1945, Bozcaada doğumlu. Adanın balıkçılık ve süngercilikle anılan ailelerinden gelmektedir. Uzun süre denizlerde olsa da evlendikten sonra eşinden ötürü bağlarla da ilgilendi.
“Turizm, bağcılığı bitirdi. Turizm geldi. Para çok. Herkes turizme döndü. Bağcılığı bıraktı. Eğer Tekel fabrikası satılmamış olsaydı, bu patronlar da düzgün çalışmış olsaydı bu bağlar bitmezdi. Köklenmezdi yani. Ama çalış çalış, karşılığında bir şey almayınca nefret ediyorsun. Heves kırılıyor. Yani yapıyorsun bağı, diyorsun ki bu bağdan alacağım 5-10 bin lira. Bir kesiyorsun bakıyorsun hiçbir şey kazanmıyorsun.

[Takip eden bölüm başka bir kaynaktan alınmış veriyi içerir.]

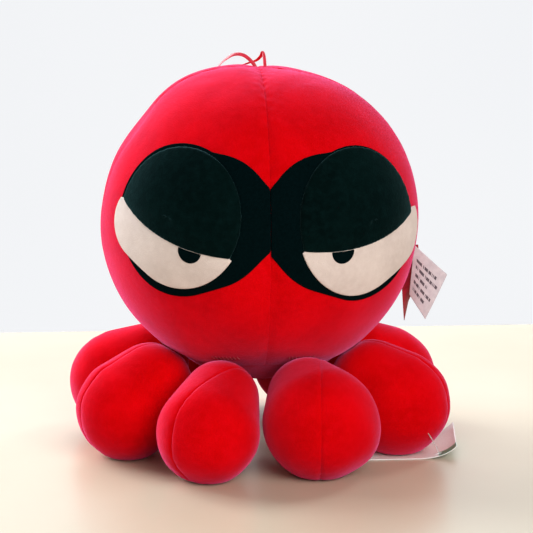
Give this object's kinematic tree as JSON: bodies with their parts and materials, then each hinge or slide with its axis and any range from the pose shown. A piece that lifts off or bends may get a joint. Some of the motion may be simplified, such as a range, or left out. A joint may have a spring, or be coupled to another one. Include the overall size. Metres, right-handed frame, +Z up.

Çünkü para vermiyorlardı. Elli kuruş, 1 lira. Senelerce böyle gitti. 1 lira, 1 lira, 1 lira! Hâlâ daha böyle. Bak paramız nereye gitti? Hâlâ üzüm 6 lira. 6 liraya ne alıyorsun? Onun için millet bıraktı.
* * *
Bağ güzelse, bakımlıysa her yerde üzüm yapardı. Yeter ki bağa bakacaksın ama gittin bir kere sürdün, bıraktın, bir kere kükürt attın, bıraktın, öyle bağcılık olmaz. 2 kere, 3 kere kükürt atacaksın ki hastalık olmasın.
* * *
Ben burada doğdum, burada büyüdüm. Adamı seviyorum, sayıyorum, fakat çok yanlış yaptık. Çok yanlış yaptık, bu bağları bırakmayacaktık. Ya… 80 sene burada yaşadık… Heh… Acımaz mısın kendi memleketini bu halde görürsen? Diyecek bir şey yok, oldu bir kere.”